[REQUEST]
Copy the records below exactly as they appear.

--- start SUPPLIED DATA ---

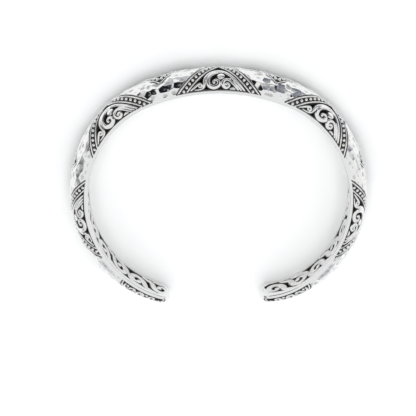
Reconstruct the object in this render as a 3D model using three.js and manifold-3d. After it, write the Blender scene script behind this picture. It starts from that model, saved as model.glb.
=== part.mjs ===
// A hollow silver cuff bracelet, lying on its side: the wrist goes through along +Z,
// the closed back of the cuff is at +Y and its mouth at -Y. Millimetres.
// One soldered solid: a domed outer shell, a pierced liner, plain rims and closed tips.
import * as THREE from "three";
import { mergeVertices } from "three/addons/utils/BufferGeometryUtils.js";
import Module from "manifold-3d";

// The plan of the inner wall: four arcs on each side of the middle of the back. The last one,
// at the tip, is bent in more on the right than on the left.
const crownRadius = 38;
const crownTurn = 24.5;
const shoulderRadius = 19.75;
const shoulderTurn = 16.5;
const sideRadius = 23.5;
const leftTipRadius = 21.4;
const leftTipTurn = 29;
const rightTipRadius = 16.5;
const rightTipTurn = 38;
const mouthGap = 19.55;
const mouthShift = -0.775;

// The band: its width along the wrist and its thickness from the inner wall out.
const bandWidth = 9;
const crownThickness = 4.55;
const tipThickness = 1.9;
const thicknessFall = 2.4;
const tipRound = 2.6;
const tipNose = 0.28;
const tipNarrowing = 0.2;
const tipCore = 0.45;
const rimWidth = 0.55;

// The walls round the hollow.
const shellWall = 0.8;
const linerWall = 0.8;
const sideWall = 0.9;
const endWall = 1.4;

// The arched panels of scrolls, measured on the outside at the middle of the back. panelTaper
// is how much an inset arch loses in half width and in rise for each millimetre of its inset.
const panelPitch = 23.2;
const panelWidth = 18.4;
const panelRise = 9.3;
const panelFoot = 0.15;
const panelNose = 0.4;
const panelTaper = 1.4;
const tipPanelWidth = 10.4;
const tipPanelRise = 5.6;
const tipPanelInset = 6.2;

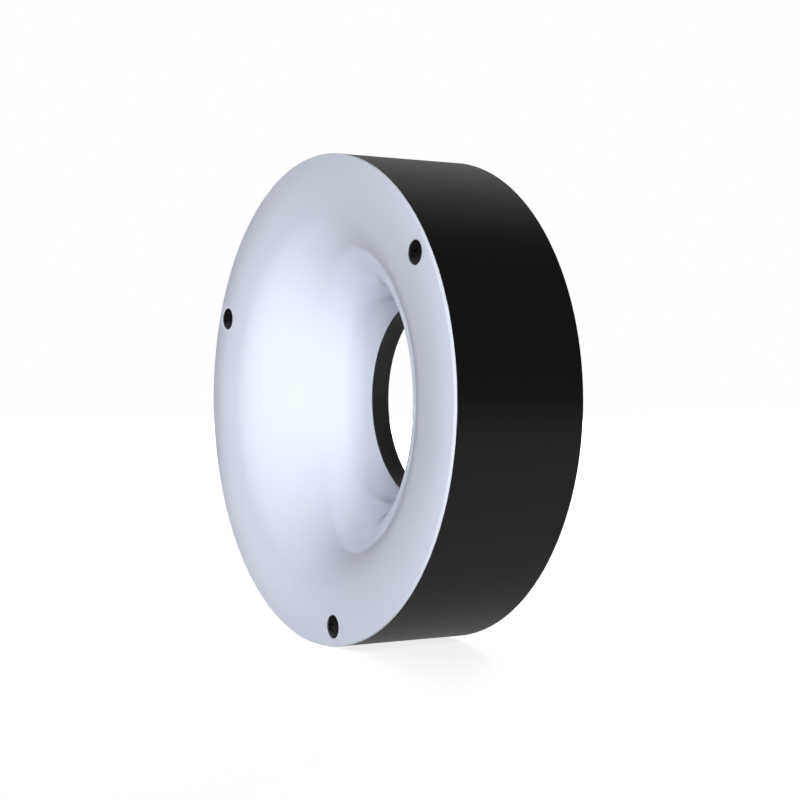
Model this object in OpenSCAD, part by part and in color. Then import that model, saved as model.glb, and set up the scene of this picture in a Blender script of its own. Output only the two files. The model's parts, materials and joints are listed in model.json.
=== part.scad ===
// Ring light for machine vision.
// Every piece is drawn lying on its back: its axis runs along Z, with the mounting face at z = 0
// and the light leaving upwards. upright() then turns the light so that it shines towards -Y,
// with the centre of its mounting face at the origin.

/* [Housing] */
// Outer diameter of the light
outer_d = 100; // [96:1:130]
// Depth from the mounting face to the diffuser's front face
depth = 29.4; // [27:0.1:40]
// Thickness of the housing's round wall
wall_t = 2; // [1.6:0.1:2.6]
// Thickness of the inner ledge that carries the diffuser
ledge_t = 2; // [1.4:0.1:3]
// Radius of each screw lug inside the wall
lug_r = 3.4; // [3:0.1:3.8]
// Small chamfer on turned outer edges
edge_chamfer = 0.3; // [0.1:0.05:0.4]
// Gap between pieces that slip into each other
slip_gap = 0.1; // [0.05:0.01:0.2]

/* [Diffuser] */
// Thickness of the opal plastic
diffuser_t = 1.8; // [1.4:0.1:2.4]
// Width of the flat flange round the bell
flange_w = 6.4; // [6.2:0.1:8]
// Width over which the flange bends into the bell's shallow cone
bend_w = 4.1; // [2:0.1:4.5]
// Slope of the cone in degrees
cone_slope = 4.6; // [2:0.1:7]
// Width of the cone
cone_w = 0.9; // [0.3:0.1:2.5]
// How far the bell's curve pulls inwards from the cone
top_pull = 9.3; // [6:0.1:12]
// How far the bell's curve pulls upwards from the neck
neck_pull = 11.5; // [8:0.1:14]
// Height of the lip that covers the housing's rim
lip_t = 0.7; // [0.5:0.1:1.2]
// Straight length of the neck below the bell's curve
neck_straight = 1.8; // [1:0.1:3]
// How far the neck stands back from the bore
neck_setback = 0.3; // [0.1:0.05:0.6]
// Thickness of the gasket under the flange
gasket_t = 0.5; // [0.3:0.1:1]

/* [Rear plate] */
// Diameter of the bore that the camera looks through
bore_d = 42.5; // [36:0.5:46]
// Thickness of the plate at the bore
plate_t = 4.1; // [3.6:0.1:6]
// Height of the raised land under the board
land_h = 1.9; // [1.4:0.1:3]
// Pitch circle of the threaded mounting holes
mount_pcd = 70; // [60:1:74]
// Number of threaded mounting holes
mount_count = 4; // [3:1:6]
// Core diameter of the M3 mounting threads
mount_core_d = 2.5; // [2:0.1:3.3]
// Depth of the mounting threads
mount_deep = 5; // [4:0.5:5]
// Width of the square-cut seals
seal_w = 1; // [0.8:0.1:1.2]
// Height of the square-cut seals
seal_h = 0.8; // [0.6:0.1:1]

/* [Screws] */
// Distance from the outer edge to the front screws
screw_edge = 4; // [3.8:0.1:4.4]
// Turn of the first screw from the light's right-hand side
screw_turn = 37; // [0:0.5:60]
// Thread diameter of the case screws
screw_d = 2.5; // [2:0.1:2.6]
// Length of the case screws below their heads
screw_l = 8; // [6:0.5:9]
// Head diameter of the raised countersunk front screws
front_head_d = 4.7; // [4.4:0.1:5]
// Rise of the front screws' domes above the flange
front_head_rise = 0.6; // [0.3:0.1:0.9]
// Head diameter of the flush rear screws
flush_head_d = 4.7; // [4.2:0.1:5]
// How much nearer to the axis the rear screws sit
rear_screw_shift = 0.9; // [0.7:0.1:1.2]
// Thread diameter of the board screws
board_screw_d = 2; // [1.6:0.1:2.2]
// Gap round a screw in its thread
thread_gap = 0.05; // [0.02:0.01:0.1]
// Gap round a screw in a clearance hole
pass_gap = 0.2; // [0.1:0.05:0.3]

/* [Board] */
// Thickness of the circuit board
board_t = 1.6; // [1:0.1:2]
// Thickness of the thermal pad
pad_t = 0.4; // [0.2:0.1:1]
// Gap from the board to the neck and to the lugs
board_gap = 0.6; // [0.3:0.1:1.5]
// Distance from one ring of emitters to the next
ring_pitch = 3.6; // [3.2:0.1:4.2]
// Number of emitters in the inner ring
inner_count = 18; // [12:6:18]
// Number of emitters in the middle ring
middle_count = 24; // [12:12:24]
// Number of emitters in the outer ring
outer_count = 30; // [18:6:36]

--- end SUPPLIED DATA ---

[ANSWER FOR THIS EXERCISE]
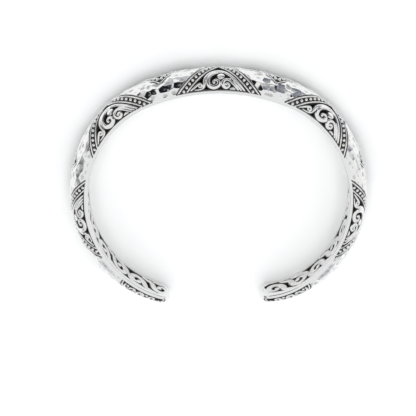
Reconstruct the object in this render as a 3D model using three.js and manifold-3d. After it, write the Blender scene script behind this picture. It starts from that model, saved as model.glb.
=== part.mjs ===
// A hollow silver cuff bracelet, lying on its side: the wrist goes through along +Z,
// the closed back of the cuff is at +Y and its mouth at -Y. Millimetres.
// One soldered solid: a domed outer shell, a pierced liner, plain rims and closed tips.
import * as THREE from "three";
import { mergeVertices } from "three/addons/utils/BufferGeometryUtils.js";
import Module from "manifold-3d";

// The plan of the inner wall: four arcs on each side of the middle of the back. The last one,
// at the tip, is bent in more on the right than on the left.
const crownRadius = 38;
const crownTurn = 24.5;
const shoulderRadius = 19.75;
const shoulderTurn = 16.5;
const sideRadius = 23.5;
const leftTipRadius = 21.4;
const leftTipTurn = 29;
const rightTipRadius = 16.5;
const rightTipTurn = 38;
const mouthGap = 19.55;
const mouthShift = -0.775;

// The band: its width along the wrist and its thickness from the inner wall out.
const bandWidth = 9;
const crownThickness = 4.55;
const tipThickness = 1.9;
const thicknessFall = 2.4;
const tipRound = 2.6;
const tipNose = 0.28;
const tipNarrowing = 0.2;
const tipCore = 0.45;
const rimWidth = 0.55;

// The walls round the hollow.
const shellWall = 0.8;
const linerWall = 0.8;
const sideWall = 0.9;
const endWall = 1.4;

// The arched panels of scrolls, measured on the outside at the middle of the back. panelTaper
// is how much an inset arch loses in half width and in rise for each millimetre of its inset.
const panelPitch = 23.2;
const panelWidth = 18.4;
const panelRise = 9.3;
const panelFoot = 0.15;
const panelNose = 0.4;
const panelTaper = 1.4;
const tipPanelWidth = 10.4;
const tipPanelRise = 5.6;
const tipPanelInset = 6.2;

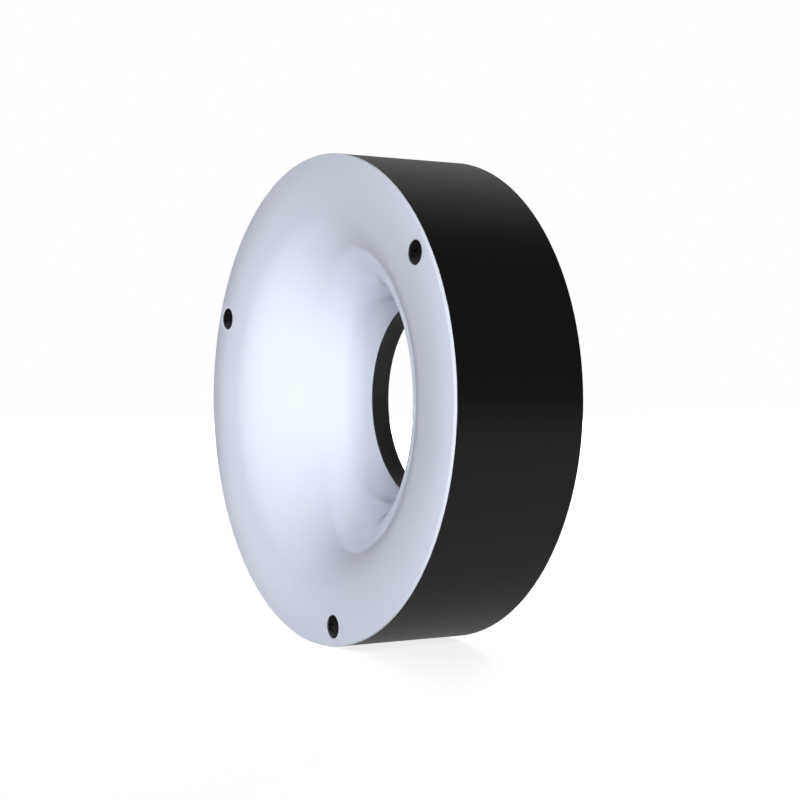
Model this object in OpenSCAD, part by part and in color. Then import that model, saved as model.glb, and set up the scene of this picture in a Blender script of its own. Output only the two files. The model's parts, materials and joints are listed in model.json.
=== part.scad ===
// Ring light for machine vision.
// Every piece is drawn lying on its back: its axis runs along Z, with the mounting face at z = 0
// and the light leaving upwards. upright() then turns the light so that it shines towards -Y,
// with the centre of its mounting face at the origin.

/* [Housing] */
// Outer diameter of the light
outer_d = 100; // [96:1:130]
// Depth from the mounting face to the diffuser's front face
depth = 29.4; // [27:0.1:40]
// Thickness of the housing's round wall
wall_t = 2; // [1.6:0.1:2.6]
// Thickness of the inner ledge that carries the diffuser
ledge_t = 2; // [1.4:0.1:3]
// Radius of each screw lug inside the wall
lug_r = 3.4; // [3:0.1:3.8]
// Small chamfer on turned outer edges
edge_chamfer = 0.3; // [0.1:0.05:0.4]
// Gap between pieces that slip into each other
slip_gap = 0.1; // [0.05:0.01:0.2]

/* [Diffuser] */
// Thickness of the opal plastic
diffuser_t = 1.8; // [1.4:0.1:2.4]
// Width of the flat flange round the bell
flange_w = 6.4; // [6.2:0.1:8]
// Width over which the flange bends into the bell's shallow cone
bend_w = 4.1; // [2:0.1:4.5]
// Slope of the cone in degrees
cone_slope = 4.6; // [2:0.1:7]
// Width of the cone
cone_w = 0.9; // [0.3:0.1:2.5]
// How far the bell's curve pulls inwards from the cone
top_pull = 9.3; // [6:0.1:12]
// How far the bell's curve pulls upwards from the neck
neck_pull = 11.5; // [8:0.1:14]
// Height of the lip that covers the housing's rim
lip_t = 0.7; // [0.5:0.1:1.2]
// Straight length of the neck below the bell's curve
neck_straight = 1.8; // [1:0.1:3]
// How far the neck stands back from the bore
neck_setback = 0.3; // [0.1:0.05:0.6]
// Thickness of the gasket under the flange
gasket_t = 0.5; // [0.3:0.1:1]

/* [Rear plate] */
// Diameter of the bore that the camera looks through
bore_d = 42.5; // [36:0.5:46]
// Thickness of the plate at the bore
plate_t = 4.1; // [3.6:0.1:6]
// Height of the raised land under the board
land_h = 1.9; // [1.4:0.1:3]
// Pitch circle of the threaded mounting holes
mount_pcd = 70; // [60:1:74]
// Number of threaded mounting holes
mount_count = 4; // [3:1:6]
// Core diameter of the M3 mounting threads
mount_core_d = 2.5; // [2:0.1:3.3]
// Depth of the mounting threads
mount_deep = 5; // [4:0.5:5]
// Width of the square-cut seals
seal_w = 1; // [0.8:0.1:1.2]
// Height of the square-cut seals
seal_h = 0.8; // [0.6:0.1:1]

/* [Screws] */
// Distance from the outer edge to the front screws
screw_edge = 4; // [3.8:0.1:4.4]
// Turn of the first screw from the light's right-hand side
screw_turn = 37; // [0:0.5:60]
// Thread diameter of the case screws
screw_d = 2.5; // [2:0.1:2.6]
// Length of the case screws below their heads
screw_l = 8; // [6:0.5:9]
// Head diameter of the raised countersunk front screws
front_head_d = 4.7; // [4.4:0.1:5]
// Rise of the front screws' domes above the flange
front_head_rise = 0.6; // [0.3:0.1:0.9]
// Head diameter of the flush rear screws
flush_head_d = 4.7; // [4.2:0.1:5]
// How much nearer to the axis the rear screws sit
rear_screw_shift = 0.9; // [0.7:0.1:1.2]
// Thread diameter of the board screws
board_screw_d = 2; // [1.6:0.1:2.2]
// Gap round a screw in its thread
thread_gap = 0.05; // [0.02:0.01:0.1]
// Gap round a screw in a clearance hole
pass_gap = 0.2; // [0.1:0.05:0.3]

/* [Board] */
// Thickness of the circuit board
board_t = 1.6; // [1:0.1:2]
// Thickness of the thermal pad
pad_t = 0.4; // [0.2:0.1:1]
// Gap from the board to the neck and to the lugs
board_gap = 0.6; // [0.3:0.1:1.5]
// Distance from one ring of emitters to the next
ring_pitch = 3.6; // [3.2:0.1:4.2]
// Number of emitters in the inner ring
inner_count = 18; // [12:6:18]
// Number of emitters in the middle ring
middle_count = 24; // [12:12:24]
// Number of emitters in the outer ring
outer_count = 30; // [18:6:36]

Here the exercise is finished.